Here in Dade, the task of ferreting out graft is left to the FBI or the media. It's an icky little business, and the state attorney would prefer not to get involved.
The paving scandal is a prime example. In a random examination of three dozen repair jobs, this newspaper documented truckloads of missing materials, projects paid for but never done, and hundreds of thousands of dollars in overcharges.
Sidewalk repairs that should have cost $20,000 were billed (and paid) at $166,024. One homeowner's driveway was replaced for $19,500—six times more than what his own contractor had offered. Another minor patch job cost $9,004 when the price should have been $750.
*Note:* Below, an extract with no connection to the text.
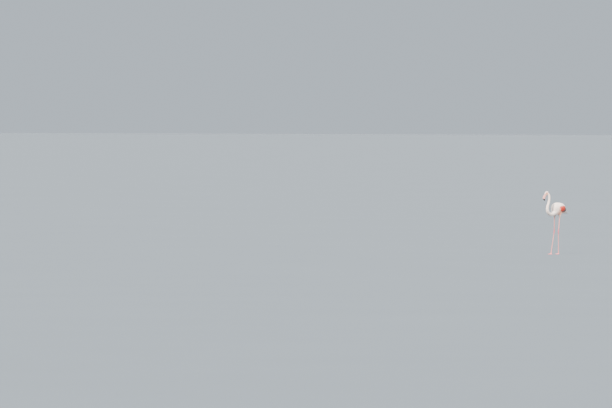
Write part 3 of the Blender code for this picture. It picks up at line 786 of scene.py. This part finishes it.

All the work was done for the water and sewer department as part of a huge county contract with Church & Tower, the firm headed by the loud and politically influential exile leader, Jorge Mas Canosa.
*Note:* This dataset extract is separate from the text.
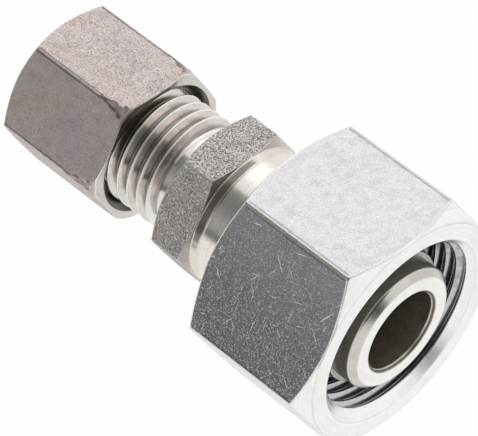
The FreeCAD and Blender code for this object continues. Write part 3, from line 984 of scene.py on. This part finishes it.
@dataclass
class SmallNut(UnionNut):
    """The small union nut, 17 mm across flats, with a long taper at its thread face.

    Attributes:
        taper_steps: Distances behind the end of the front chamfer.
        taper_radii: Radius of the taper at each of them.
        taper_start: Distance at which the rows of the taper begin.
        taper_rows: Number of its rows.
        blend: How far the taper and the flats run into each other.
        lean: How far the taper is off centre, and lean_angle the side on which it cuts deeper.
        painted_mouth_shade: Middle of the painted shade at the mouth and half its width, in
            degrees.
    """

    hexagon: Hexagon = Hexagon(17.0, 0.30, -1.5)
    thread: Thread = Thread(35.0, 120.0, 7.08, 6.35, 0.03, 36.0, 44.6, cone=44.35)
    face: float = 36.25
    length: float = 14.85
    hole: float = 4.1
    seat: float = 5.9
    thread_depth: float = 9.15
    thread_radius: float = 7.05
    entry: float = 1.05
    # The entry cone takes the near-black thread finish, as painted shade.
    entry_skin: NutSkin = NutSkin.THREAD
    front_circle: float = 8.3
    front_run: float = 0.35
    back_circle: float = 8.4
    back_run: float = 0.85
    taper_steps: tuple[float, ...] = (0.0, 0.35, 1.35, 2.55, 3.75, 4.6)
    taper_radii: tuple[float, ...] = (9.23, 9.42, 9.59, 9.70, 9.81, 9.90)
    taper_start: float = 0.35
    taper_rows: int = 26
    blend: float = 0.06
    lean: float = 0.06
    lean_angle: float = 200.0
    painted_mouth_shade: tuple[float, float] = (112.0, 26.0)

    def finishes(self) -> list[SteelFinish]:
        """Give the finishes in the order of NutSkin."""
        return [
            SteelFinish("small_nut_outside", (0.62, 0.545, 0.52), (0.58, 0.475, 0.405), 0.6, 5.0,
                0.5, grain_height=0.015, grain_size=0.14, pit_depth=0.018,
                speckle_share=0.36, tint=(0.48, 0.46, 0.50), tint_share=0.28,
                edge=(0.60, 0.58, 0.55), edge_share=0.3, seam_and_shade_share=0.7),
            # Near-black: painted shade on the thread and the entry cone inside the nut.
            SteelFinish("small_nut_thread", (0.16, 0.15, 0.13), root_shade_share=0.9, roughness=0.3,
                grain_height=0.003),
            self.bore_finish(),
            SteelFinish("small_nut_face", (0.64, 0.61, 0.57), stain_share=0.2, roughness=0.2,
                grain_height=0.002, turning_height=0.004, speckle_share=0.1,
                edge_share=0.9, edge=(0.92, 0.90, 0.86), seam_and_shade_share=0.94),
        ]

    def corners(self, outline: np.ndarray) -> list[Corner]:
        """Give the section, from the thread face round the outside and back through the bore."""
        lean = self.lean * np.cos(self.angles() - math.radians(self.lean_angle))
        # Painted shade: within this zone of angles the face, the rim and the mouth of the nut turn
        # dark.
        painted_mouth_shade = darkened(self.angles(), *self.painted_mouth_shade)
        rim = soft_minimum(self.taper_radii[0] - lean, outline, self.blend)
        rise = rim - self.front_circle
        run = self.front_run * rise / (self.taper_radii[0] - self.front_circle)
        return [
            *(Corner(self.face + share * run, self.front_circle + share * rise, 0.0, NutSkin.FACE,
                     edge=wear_and_highlight + painted_mouth_shade)
              for share, wear_and_highlight in ((0.0, 0.0), (0.3, 0.0), (0.75, 0.0), (0.92, 0.6))),
            # The rim: a pale line, partly wear and partly painted highlight, and a painted shadow
            # line in the shaded zone.
            Corner(self.face + run + 0.06, rim, 0.0, edge=0.8 + 1.4 * painted_mouth_shade),
            Corner(self.face + run + 0.15, rim, 0.06),
            *self.taper(outline, lean),
            *self.back_corners(outline, 0.12, 0.12),
            *self.bore_corners(),
            # The mouth's edge: painted shade in the zone, and pale beside it from wear and a
            # painted highlight.
            Corner(self.face + 0.1, self.mouth - 0.1, 0.0, NutSkin.FACE, edge=1.5 * painted_mouth_shade),
            Corner(self.face, self.mouth, 0.0, NutSkin.FACE, edge=0.5 + 1.5 * painted_mouth_shade),
        ]

    def taper(self, outline: np.ndarray, lean: np.ndarray) -> list[Corner]:
        """Give the rows of the taper, with a dark seam where it runs out on each flat."""
        made = []
        for step in np.linspace(self.taper_start, self.taper_steps[-1], self.taper_rows):
            cone = float(np.interp(step, self.taper_steps, self.taper_radii)) - lean
            near = np.clip(1.5 - np.abs(cone - outline) / 0.05, 0.0, 1.0)
            seam = -np.maximum(near, 0.5 * (cone < outline))
            radius = soft_minimum(cone, outline, self.blend)
            station = self.face + self.front_run + step
            made.append(Corner(station, radius, 0.0, form=Form.HEXAGON, edge=seam))
        return made


def soft_minimum(first: Values, second: Values, width: float) -> Values:
    """Give the smaller of two values, rounded: min(a, b) - max(w - |a - b|, 0)^2 / 4w."""
    overlap = np.maximum(width - np.abs(first - second), 0.0)
    return np.minimum(first, second) - overlap**2 / (4.0 * width)


@dataclass
class CuttingRing(TurnedPiece):
    """A cutting ring: sharp nose, long taper, waist, shoulder and coned rear."""

    front: float = 2.92
    length: float = 8.6
    hole: float = 7.5
    walls: tuple[float, float, float, float] = (0.55, 1.3, 1.6, 0.6)
    shoulder_width: float = 1.8

    def finishes(self) -> list[SteelFinish]:
        """Give the ring's one finish."""
        return [
            SteelFinish(f"{self.name}_finish", (0.42, 0.40, 0.36), stain_share=0.35, roughness=0.24,
                turning_height=0.008, grain_height=0.003, speckle_share=0.1)
        ]

    def corners(self, outline: np.ndarray) -> list[Corner]:
        """Give the section, with a shallow groove round the nose behind the cutting edge."""
        edge, waist, shoulder, rear = self.walls
        taper = self.front + (waist - edge) / math.tan(HALF_CONE)
        last = self.front + self.length
        step = last - (shoulder - rear)
        return [
            Corner(self.front, self.hole + edge, 0.05),
            Corner(self.front + 0.9, self.hole + edge + 0.19, 0.03),
            Corner(self.front + 1.1, self.hole + edge + 0.08, 0.03),
            Corner(self.front + 1.5, self.hole + edge + 0.32, 0.03),
            Corner(taper, self.hole + waist, 0.15),
            Corner(step - self.shoulder_width - (shoulder - waist), self.hole + waist, 0.1),
            Corner(step - self.shoulder_width, self.hole + shoulder, 0.1),
            Corner(step, self.hole + shoulder, 0.15),
            Corner(last, self.hole + rear, 0.08),
            Corner(last, self.hole - 0.02, 0.03),
            Corner(self.front, self.hole - 0.02, 0.03),
        ]


@dataclass(frozen=True)
class Camera:
    """The photograph's viewpoint, measured in millimetres, degrees and picture points."""

    azimuth: float = 43.20
    elevation: float = 47.60
    roll: float = 2.17
    focal: float = 3744.0
    depth: float = 400.6
    aim: tuple[float, float] = (228.12, 201.52)
    picture: tuple[float, float] = (478.0, 436.0)
    sensor: float = 36.0

    def build(self, placing: Placing) -> None:
        """Set the camera so that the middle of the part's axis lands on the aim."""
        turn, lift, roll = map(math.radians, (self.azimuth, self.elevation, self.roll))
        flat = math.cos(lift)
        back = Vector((math.sin(turn) * flat, -math.cos(turn) * flat, math.sin(lift)))
        level = Vector((math.cos(turn), math.sin(turn), 0.0))
        upright = back.cross(level)
        right = math.cos(roll) * level + math.sin(roll) * upright
        up = -math.sin(roll) * level + math.cos(roll) * upright
        width, height = self.picture
        across = (self.aim[0] - width / 2.0) * self.depth / self.focal
        above = (height / 2.0 - self.aim[1]) * self.depth / self.focal
        middle = Vector((0.0, 0.0, placing.height))
        place = middle + (back * self.depth - right * across - up * above) * MM
        data = bpy.data.cameras.new("camera")
        data.sensor_fit = "HORIZONTAL"
        data.sensor_width = self.sensor
        data.lens = self.focal * self.sensor / width
        data.clip_start = 0.01
        camera = add_object("camera", data)
        camera.matrix_world = Matrix((*zip(right, up, back, place), (0.0, 0.0, 0.0, 1.0)))
        bpy.context.scene.camera = camera


@dataclass(frozen=True)
class Studio:
    """A white floor and sky, soft lamps, and cards that only the steel reflects.

    Lengths are in metres. The near card arches over the axis at card_radius, with a grey for
    each of its angles, in degrees. Each lamp has a name, place, size and radiance.
    """

    floor_size: float = 3.0
    floor_colour: Colour = (0.86, 0.86, 0.86)
    floor_share: float = 0.97
    sky: float = 0.75
    card_radius: float = 0.14
    card_angles: tuple[float, ...] = (100.0, 110.0, 125.0, 140.0, 150.0, 163.0, 171.0, 186.0)
    card_greys: tuple[float, ...] = (0.30, 0.22, 0.22, 0.28, 0.42, 0.42, 0.15, 0.12)
    card_reach: tuple[float, float] = (-0.20, 0.02)
    dark_place: tuple[float, float, float] = (0.186, -0.114, 0.207)
    dark_half: float = 0.16
    dark_grey: float = 0.05
    lamps: tuple[tuple, ...] = (
        ("key", (-0.16, 0.20, 0.34), 0.26, 0.4),
        ("fill", (0.30, -0.05, 0.30), 0.20, 0.2),
    )

    def build(self) -> None:
        """Make the floor, the cards, the lamps and the sky."""
        bpy.context.scene.view_settings.view_transform = "Standard"
        self.floor()
        self.near_card()
        self.camera_card()
        for lamp in self.lamps:
            self.lamp(*lamp)
        self.world()

    def sheet(self, name: str, corners: list, faces: list) -> tuple[bpy.types.Object, Graph]:
        """Make one open sheet of the stage, and the empty node tree of its material."""
        mesh = bpy.data.meshes.new(name)
        mesh.from_pydata(corners, [], faces)
        made = add_object(name, mesh)
        mesh.materials.append(bpy.data.materials.new(name))
        return made, Graph(mesh.materials[0])

    def floor(self) -> None:
        """Lay a floor that looks white to the camera and in the steel, and keeps its shadow."""
        _, graph = self.sheet("floor", square(self.floor_size / 2.0), [(0, 1, 2, 3)])
        paint = graph.signal("ShaderNodeBsdfDiffuse", {"Color": self.floor_colour})
        white = graph.signal("ShaderNodeEmission", {"Color": WHITE, "Strength": 1.0})
        inputs = {0: self.seen(graph) * self.floor_share, 1: paint, 2: white}
        surface = graph.signal("ShaderNodeMixShader", inputs)
        graph.node("ShaderNodeOutputMaterial", {"Surface": surface})

    def near_card(self) -> None:
        """Arch a card over the near left, whose grey changes from row to row."""
        corners = [
            (along, self.card_radius * math.cos(turn), self.card_radius * max(math.sin(turn), 0.0))
            for turn in map(math.radians, self.card_angles)
            for along in self.card_reach
        ]
        faces = [(row, row + 1, row + 3, row + 2) for row in range(0, len(corners) - 2, 2)]
        self.card("near_card", corners, faces, np.repeat(self.card_greys, 2))

    def camera_card(self) -> None:
        """Hold a dark card round the camera, square to the line from the part."""
        middle = Vector(self.dark_place)
        turn = middle.to_track_quat("Z", "Y")
        corners = [middle + turn @ Vector(corner) for corner in square(self.dark_half)]
        self.card("camera_card", corners, [(0, 1, 2, 3)], np.repeat(self.dark_grey, 4))

    def card(self, name: str, corners: list, faces: list, greys: np.ndarray) -> None:
        """Make a card that glows in a grey of its own at each corner, for reflections only."""
        card, graph = self.sheet(name, corners, faces)
        card.visible_camera = False
        card.visible_diffuse = False
        card.visible_shadow = False
        card.data.attributes.new("grey", "FLOAT", "POINT").data.foreach_set("value", greys)
        inputs = {"Color": graph.mark("grey", "Color"), "Strength": 1.0}
        light = graph.signal("ShaderNodeEmission", inputs)
        graph.node("ShaderNodeOutputMaterial", {"Surface": light})

    def seen(self, graph: Graph) -> Signal:
        """Give 1 for rays from the camera, from gloss and from glass, and 0 for the rest."""
        rays = graph.node("ShaderNodeLightPath").outputs
        camera, gloss, glass = (
            Signal(graph, rays[f"Is {kind} Ray"]) for kind in ("Camera", "Glossy", "Transmission")
        )
        return graph.maths("MAXIMUM", graph.maths("MAXIMUM", camera, gloss), glass)

    def lamp(self, name: str, place: tuple, size: float, radiance: float) -> None:
        """Hang a square lamp that faces the part; its power is radiance * pi * area."""
        data = bpy.data.lights.new(name, "AREA")
        data.size = size
        data.energy = radiance * math.pi * size**2
        lamp = add_object(name, data)
        lamp.location = place
        lamp.rotation_euler = (-Vector(place)).to_track_quat("-Z", "Y").to_euler()

    def world(self) -> None:
        """Make the sky white where it is seen and a little lower as a light."""
        world = bpy.data.worlds.new("sky")
        graph = Graph(world)
        light, white = (
            graph.signal("ShaderNodeBackground", {"Color": WHITE, "Strength": strength})
            for strength in (self.sky, 1.0)
        )
        surface = graph.signal("ShaderNodeMixShader", {0: self.seen(graph), 1: light, 2: white})
        graph.node("ShaderNodeOutputWorld", {"Surface": surface})
        bpy.context.scene.world = world


def square(half: float) -> list[tuple[float, float, float]]:
    """Give the corners of a flat square from half its side."""
    return [(x * half, y * half, 0.0) for x, y in ((-1, -1), (1, -1), (1, 1), (-1, 1))]


def main() -> None:
    """Build the camera, the pieces and the studio."""
    logging.basicConfig(level=logging.INFO, format="%(name)s: %(message)s")
    placing = Placing.from_frame()
    Camera().build(placing)
    small_ring = {
        "front": 38.67, "length": 8.1, "hole": 4.05,
        "walls": (0.4, 1.15, 1.65, 0.4), "shoulder_width": 1.6,
    }
    for kind, name, node, body, slot, sizes in (
        (FittingBody, "fitting_body_steel", "fitting_body", "fitting", "body_steel", {}),
        (LargeNut, "large_union_nut_steel", "large_union_nut", "large_nut", "large_nut_steel", {}),
        (SmallNut, "small_union_nut_steel", "small_union_nut", "small_nut", "small_nut_steel", {}),
        (CuttingRing, "large_ring_steel", "large_cutting_ring", "fitting", "ring_steel", {}),
        (CuttingRing, "small_ring_steel", "small_cutting_ring", "small_ring", "ring_steel",
         small_ring),
    ):
        kind(placing, name, node, body, slot, **sizes).build()
    Studio().build()


if __name__ == "__main__":
    main()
The company says it's "surprised" by the size of the paving bills, and promises to conduct its own investigation, which I'm sure will be relentless, unsparing and thorough. I'm also sure that Chihuahuas can be taught to translate Proust.
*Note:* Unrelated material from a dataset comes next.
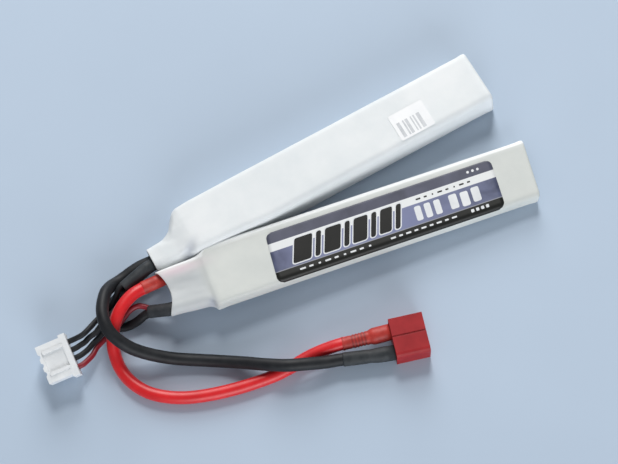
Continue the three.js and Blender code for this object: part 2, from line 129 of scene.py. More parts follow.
def surface(name, dark, light, rough, mottle=120.0, grain=2500.0, bump=0.2, relief=0.00004,
            waves=None, metallic=0.0, coat=0.0, sheen=0.0, specular=0.5, translucent=0.0,
            attributes=()):
    """A mottled colour, an uneven gloss, and a fine grain with an optional broad waviness.

    attributes are (name, colour) pairs: the colour takes over where that mesh attribute is 1."""
    material, add, link, shader = graph(name)
    place = add("ShaderNodeTexCoord").outputs["Object"]
    patches = add("ShaderNodeTexNoise", Scale=mottle, Detail=4.0, Roughness=0.6)
    link(place, patches.inputs["Vector"])
    colour = ramp_of(add, 0.35, 0.68, dark, light)
    link(patches.outputs["Fac"], colour.inputs["Fac"])
    last = colour.outputs["Color"]
    for attribute, tint in attributes:
        value = add("ShaderNodeAttribute", attribute_name=attribute)
        mix = add("ShaderNodeMix", data_type="RGBA")
        link(value.outputs["Fac"], mix.inputs["Factor"])
        link(last, mix.inputs["A"])
        mix.inputs["B"].default_value = (*tint, 1)
        last = mix.outputs["Result"]
    link(last, shader.inputs["Base Color"])

    gloss = add("ShaderNodeTexNoise", Scale=mottle * 2.7, Detail=3.0)
    link(place, gloss.inputs["Vector"])
    spread = add("ShaderNodeMapRange")
    spread.inputs["To Min"].default_value = rough[0]
    spread.inputs["To Max"].default_value = rough[1]
    link(gloss.outputs["Fac"], spread.inputs["Value"])
    link(spread.outputs["Result"], shader.inputs["Roughness"])

    fine = add("ShaderNodeTexNoise", Scale=grain, Detail=3.0)
    link(place, fine.inputs["Vector"])
    raised = add("ShaderNodeBump", Strength=bump, Distance=relief)
    link(fine.outputs["Fac"], raised.inputs["Height"])
    if waves:
        broad = add("ShaderNodeTexNoise", Scale=waves[0], Detail=2.0)
        link(place, broad.inputs["Vector"])
        swell = add("ShaderNodeBump", Strength=waves[1], Distance=waves[2])
        link(broad.outputs["Fac"], swell.inputs["Height"])
        link(raised.outputs["Normal"], swell.inputs["Normal"])
        raised = swell
    link(raised.outputs["Normal"], shader.inputs["Normal"])

    shader.inputs["Metallic"].default_value = metallic
    shader.inputs["Coat Weight"].default_value = coat
    shader.inputs["Coat Roughness"].default_value = 0.2
    shader.inputs["Sheen Weight"].default_value = sheen
    shader.inputs["Specular IOR Level"].default_value = specular
    if translucent:
        shader.inputs["Subsurface Weight"].default_value = translucent
        shader.inputs["Subsurface Scale"].default_value = 0.0012
        shader.inputs["Subsurface Radius"].default_value = (1.0, 0.95, 0.9)
    return material


def srgb(r, g, b):
    """An 8-bit screen colour as linear light."""
    return tuple(
        c / 12.92 if c <= 0.04045 else ((c + 0.055) / 1.055) ** 2.4
        for c in (r / 255, g / 255, b / 255)
    )


sleeve_look = surface(
    "white_shrink_film", srgb(222, 227, 229), srgb(233, 236, 237), (0.42, 0.54), mottle=60.0,
    grain=1800.0, bump=0.12, relief=0.00003, waves=(150.0, 0.25, 0.0003),
    specular=0.35, translucent=0.12,
    attributes=(("pink", srgb(232, 208, 214)), ("shade", srgb(176, 182, 196))),
)
# The single stick's film is the same white film as the double stick's, painted a little greyer and
# warmer as painted shade.
front_sleeve_painted_shade_look = surface(
    "white_shrink_film_painted_shade", srgb(199, 203, 200), srgb(211, 214, 210), (0.42, 0.54), mottle=60.0,
    grain=1800.0, bump=0.12, relief=0.00003, waves=(150.0, 0.25, 0.0003),
    specular=0.35, translucent=0.12,
    attributes=(("pink", srgb(220, 200, 208)), ("shade", srgb(164, 170, 184)),
                # The edge colour is a painted highlight along the far rounded rim.
                ("edge", srgb(242, 244, 244))),
)
black_look = surface(
    "black_silicone", srgb(20, 22, 26), srgb(34, 36, 39), (0.46, 0.6), mottle=260.0,
    grain=3500.0, bump=0.25, relief=0.00003, sheen=0.03, specular=0.28,
)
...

Church & Tower's attorney says all the disputed work was performed by subcontractors, and that the county will receive "an appropriate credit" if overcharging occurred.
There is no "if." It happened, and it's no wonder the Church&Tower gravy train has bloated from $21 million to $58 million in 21 months. The tab for "special" concrete repairs alone has soared from $420,000 to $2.3 million.
Perhaps the company is experimenting with a new type of concrete made from diamonds. Or perhaps somebody is simply robbing taxpayers blind.
The county supervisors who approved the outlandish overpayments have been reassigned. (After being questioned by reporters, both men complained of chest pains and hurried to the hospital—a wise move.)
Facing these fresh revelations of money-squandering, the commission has grudgingly agreed to reconsider an audit of the paving contract. Two weeks ago it voted down the idea, after ferocious lobbying by Church&Tower.
The same could happen again, as many commissioners fear antagonizing the Mas family or the Cuban American National Foundation, headed by Mas Canosa.
This would seem an ideal opportunity for a diligent prosecutor, unswayed by politics and suitably appalled by such a massive rip-off, to launch a criminal probe.
Dream on, folks. Kathy Rundle says she wants to see an audit first.
Apparently not quite enough of your money is known to be missing. Oh well. Perhaps her enthusiasm for finding it will be better stoked when the sum exceeds seven figures.
Unfortunately, we might never know how much has vanished in the Church&Tower fiasco. That's because Rundle is leaving the decision to the same knucklehead politicians who approved the contract originally, politicians who've taken plenty of campaign donations from Mas family interests.
And if that doesn't kill the investigation, Rundle has plenty of other options.
Chest pain, for example. I hear that's going around.
State haggles over the cost of stolen days
April 26, 1998
What is a day of your life worth?
The answer is $79.46, if you're Freddie Pitts or Wilbert Lee. That's the amount that the Florida House proposes to give the two men, who spent more than 12 years—exactly 4,405 days—in prison for murders they didn't commit.
Pitts and Lee were pardoned two decades ago, and ever since then have been seeking compensation for their time behind bars. And every spring they've been rebuffed by the Legislature, to the everlasting shame of this state.
This year, finally, Pitts and Lee will be paid.
The debate churns around the choice of an appropriate sum. What monetary value can be placed on four thousand days of freedom lost; four thousand days apart from family; four thousand days blanked off a calendar because somebody made a horrendous mistake?
Pitts and Lee had asked for $1.5 million each. House Speaker Dan Webster countered with a degrading offer of $150,000. Last week, the House settled on $350,000, or $79.46 for every day wrongly spent behind bars.
Some would still call that disgraceful. Others would say Pitts and Lee should be grateful to receive anything.
In 1963, the two black men went on trial for murdering two white gas station attendants in the Panhandle town of Port St. Joe, which in those days was segregated. Wilbert Lee was 27 and Freddie Pitts was 19.
They were convicted by an all-white jury, and sentenced to die. Later, somebody else (imprisoned for killing another gas station attendant) confessed to the Port St. Joe murders, and his account was supported by a girlfriend.
Pitts and Lee were granted a new trial in 1972, but a judge wouldn't let the jury hear about the other man's confession.
Again Pitts and Lee were found guilty. Freedom didn't come until three years later, when they were pardoned by then-Gov. Reubin Askew.